- Interactive map of Hellestien-Blåfjellet-Kløfjellet-Geita Bird Sanctuary
- Location: Runde, Herøy Municipality
- Nearest city: Fosnavåg
- Coordinates: 62°23′56″N 5°38′55″E﻿ / ﻿62.39889°N 5.64861°E
- Area: 40 ha (99 acres)
- Established: 1981

Ramsar Wetland
- Designated: 27 May 2013
- Part of: Runde
- Reference no.: 2164

= Hellestien-Blåfjellet-Kløfjellet-Geita Bird Sanctuary =

Bird sanctuary in Norway

The Hellestien-Blåfjellet-Kløfjellet-Geita Bird Sanctuary (Hellestien-Blåfjellet-Kløfjellet-Geita fuglefredningsområde) is a bird sanctuary and Ramsar site on the island of Runde in Herøy Municipality in Møre og Romsdal county, Norway.
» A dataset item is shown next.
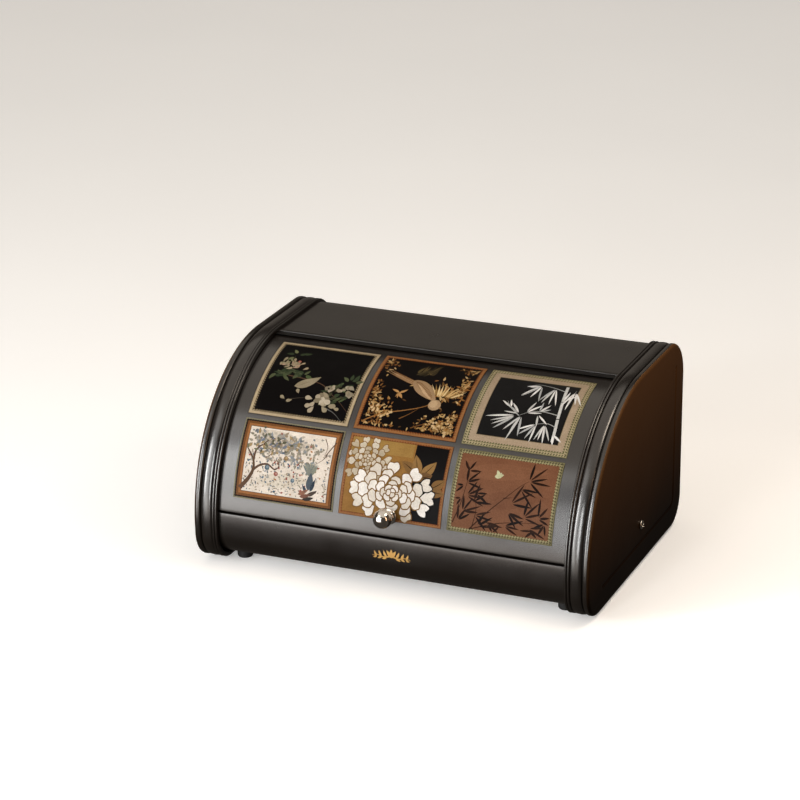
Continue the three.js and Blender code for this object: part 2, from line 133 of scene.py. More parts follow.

The area was protected in 1981 together with three other bird sanctuaries in order to "take care of rich and interesting bird life and a bird habitat, especially with respect to seabirds," according to the conservation regulations. The four sites have a total area of 2.6 km2.

The area covers the east side of Vardane Hill (333 m) on Runde.

In 2013, the area was designated a Ramsar wetland site as one of five subareas of the Runde Ramsar Site.